В творчестве еврейских поэтов и художников Берлина были выработаны выразительные средства для описания современного города, в том числе и монтажные[65]. Идишский поэт и прозаик Мойше Кульбак жил в Берлине в 1920–1923 годах и сотрудничал с Эрвином Пискатором. Некоторое влияние монтажной эстетики заметно в его романе «Зелменянер» («Зелменяне», 1931) и особенно в поэме «Диснер Чайлд Харолд» («Чайльд Гарольд из Дисны», 1933), повествующей о Берлине 1920-х. В США урбанистический монтаж в идишской поэзии в 1920-е годы создали авторы литературной группы «Ди Инцикистн» («Интроспективисты»), издававшие журнал «Ин зих» («В себе») и провозгласившие, несмотря на его название, что идишская поэзия сможет развиваться, только если откажется от специфически еврейских тем. В группу входили Якоб (Янкев) Глатштейн (1896–1971), Арон Гланц-Лейелес (1889–1966) и Нохум Борух Минков (1893–1958).

Элементы монтажа стали появляться в идишской литературе и раньше, в самом начале XX века, — под влиянием западноевропейской импрессионистской прозы и для передачи катастрофических ощущений, вызванных волной погромов начала XX века. Здесь следует обратить внимание на «протомонтажный» по структуре повествования рассказ Ламеда (Леви) Шапиро (1878–1948) «Крест» (1909), который сделал молодого писателя знаменитым[66]. Впоследствии Шапиро использовал «кинообразные» эффекты в своих описаниях Нью-Йорка, куда он переехал в 1911 году.

6

Общая и главная черта монтажной эстетики в литературе и драматургии — разделение текста не на главы, акты или явления, а на фрагменты, эпизоды или, как говорили русские формалисты, «куски» (одно из любимых словечек Шкловского), каждый из которых не соответствует течению единого события, но изображает его часть. Событие «кадрируется», как изображение в кино. Соединение «кусков» не обусловлено логически — или, во всяком случае, может не быть обусловлено, такая возможность всегда сохраняется.

В рамках этого типа организации нарратива можно выделить несколько важнейших приемов, которые могут встречаться по отдельности или использоваться все сразу.

1. Дробление текста на короткие «колоны», иногда нумерованные (А. Белый, А. Ремизов, Б. Пильняк, Д. Хармс, в литературе второй половины XX века — Л. Рубинштейн).

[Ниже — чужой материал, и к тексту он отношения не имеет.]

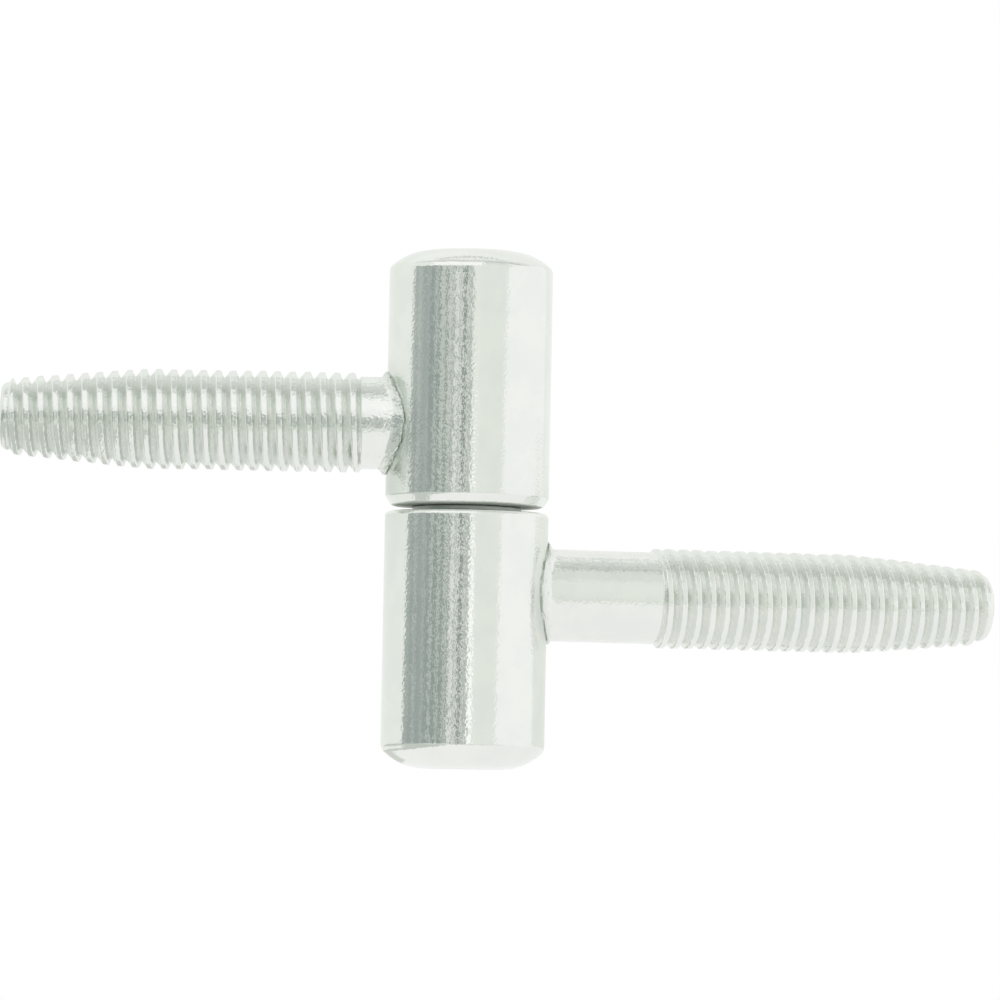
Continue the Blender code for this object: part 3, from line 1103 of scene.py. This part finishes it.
        # Sheets just above the floor, which light the lower half and the bevel
        sheet, upper_sheet = low + 0.001, low + 0.002
        ceiling_card("left_sheet", sheet, (-0.25, 0.13), (-0.4, -0.043), "#CDD2CC")
        ceiling_card("bevel_sheet", upper_sheet, (-0.25, -0.005), (-0.12, -0.058), "#F4F6F2")
        ceiling_card("neck_sheet", sheet, (-0.2, -0.05), (-0.055, -0.02), "#D5D9D4")
        ceiling_card("front_sheet", sheet, (0.13, 0.35), (-0.4, 0.3), "#E6EAE4")
        ceiling_card("camera_foot", upper_sheet, (0.2, 0.35), (-0.08, 0.02), "#CBD0CA")

    def light(self, scene, studio):
        """One soft lamp above the camera, and an even white world."""
        forward, right = view_directions()
        lamp_distance, back_distance, world_light = 0.55, 0.56, 0.75
        lamp = bpy.data.lights.new("soft_lamp", "AREA")
        lamp.shape = "RECTANGLE"
        lamp.size, lamp.size_y = 0.75, 0.31
        # Power that gives the lamp's face the wanted radiance
        lamp.energy = studio.lamp_radiance * lamp.size * lamp.size_y * math.pi
        holder = bpy.data.objects.new("soft_lamp", lamp)
        # It stands overhead on the camera's side, a little to the left
        towards = (right * -0.2 - forward * 0.33 + Vector((0, 0, 0.47))).normalized()
        turn = towards.to_track_quat("Z", "Y")
        holder.location = towards * lamp_distance
        holder.rotation_mode = "QUATERNION"
        holder.rotation_quaternion = turn
        scene.collection.objects.link(holder)
        # A lamp lets reflections through, so a black card behind it keeps the white world out
        corners = [
            towards * back_distance
            + turn.to_matrix() @ Vector((side * lamp.size / 2, rise * lamp.size_y / 2, 0.0))
            for side, rise in ((-1, -1), (1, -1), (1, 1), (-1, 1))
        ]
        flat_card("lamp_back", corners, "#000000")

        world = bpy.data.worlds.new("white_studio")
        world.use_nodes = True
        tree = world.node_tree
        tree.nodes.clear()
        strength = add_node(
            tree, "ShaderNodeMapRange", Value=eye_rays(tree), To_Min=world_light, To_Max=1.0
        ).outputs[0]
        paper = add_node(
            tree, "ShaderNodeBackground", Color=(1.0, 1.0, 1.0, 1.0), Strength=strength
        ).outputs[0]
        add_node(tree, "ShaderNodeOutputWorld", Surface=paper)
        scene.world = world

    def camera(self, scene, studio):
        """The photograph's view: a long lens a little below the hinge, rolled by one degree."""
        rise, roll = math.radians(3.0), math.radians(1.09)
        aim_right, aim_height = 2.82 * MM, 23.06 * MM
        forward, right = view_directions()
        look = forward * math.cos(rise) + Vector((0, 0, math.sin(rise)))
        up = Vector((0, 0, math.cos(rise))) - forward * math.sin(rise)
        camera_up = up * math.cos(roll) - right * math.sin(roll)
        camera_right = right * math.cos(roll) + up * math.sin(roll)
        aim = right * aim_right + Vector((0, 0, aim_height))
        data = bpy.data.cameras.new("camera")
        data.sensor_width = 36.0
        data.lens = studio.lens
        data.clip_start, data.clip_end = 0.01, 20.0
        camera = bpy.data.objects.new("camera", data)
        turn = Matrix((camera_right, camera_up, -look)).transposed()
        camera.matrix_world = Matrix.Translation(aim - look * studio.camera_distance) @ turn.to_4x4()
        scene.collection.objects.link(camera)
        scene.camera = camera


class HINGE_PT_panel(Panel):
    """Lists the hinge's pieces and their settings in the sidebar"""

    bl_idname = "HINGE_PT_panel"
    bl_label = "Drill-in Hinge"
    bl_space_type = "VIEW_3D"
    bl_region_type = "UI"
    bl_category = "Hinge"

    def draw(self, context):
        for group, operators in PANEL_ROWS:
            box = self.layout.box()
            settings = getattr(context.scene, group)
            for name in settings.__annotations__:
                box.prop(settings, name)
            for operator in operators:
                box.operator(operator.bl_idname)


PANEL_ROWS = (
    ("hinge_knuckles", (HINGE_OT_knuckles,)),
    ("hinge_shanks", (HINGE_OT_shanks,)),
    ("hinge_pin", (HINGE_OT_pin, HINGE_OT_washer)),
    ("hinge_finish", ()),
    ("hinge_studio", (HINGE_OT_studio,)),
)
SETTINGS = {
    "hinge_knuckles": KnuckleSizes,
    "hinge_shanks": ShankSizes,
    "hinge_pin": PinSizes,
    "hinge_finish": Finish,
    "hinge_studio": Studio,
}
CLASSES = (
    *SETTINGS.values(),
    HINGE_OT_knuckles,
    HINGE_OT_shanks,
    HINGE_OT_pin,
    HINGE_OT_washer,
    HINGE_OT_studio,
    HINGE_PT_panel,
)


def register():
    for item in CLASSES:
        bpy.utils.register_class(item)
    for name, group in SETTINGS.items():
        setattr(bpy.types.Scene, name, PointerProperty(type=group))


def unregister():
    for name in SETTINGS:
        delattr(bpy.types.Scene, name)
    for item in reversed(CLASSES):
        bpy.utils.unregister_class(item)


def main():
    register()
    bpy.ops.hinge.knuckles()
    bpy.ops.hinge.shanks()
    bpy.ops.hinge.pin()
    bpy.ops.hinge.washer()
    bpy.ops.hinge.studio()


if __name__ == "__main__":
    main()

2. Ритмизация прозаического текста или его графическое разбиение, подчеркивающее ритм (А. Белый, Б. Пильняк, А. Веселый, сценарии С. Эйзенштейна, некоторые фрагменты «Красного колеса» А. Солженицына, «Школа для дураков» С. Соколова, поздняя проза Ю. Давыдова). В этом случае ритм берет на себя функцию замены логической сюжетной связи между фрагментами.

3. Резкое, подчеркнутое чередование точек зрения, которое возникает в результате либо частой смены повествователей (вступление к пьесе С. Третьякова «Рычи, Китай!»), либо включения в текст таблиц, писем героев, имитаций документов, отчетов и т. д. (в русской литературе — от романов Б. Пильняка и поэмы И. Сельвинского «Пушторг» (1927) до романа Л. Улицкой «Даниэль Штайн, переводчик» (2006), в других литературах — трилогия «США» Дж. Дос Пассоса, «Берлин, Александерплац» А. Дёблина, «Война с саламандрами» К. Чапека).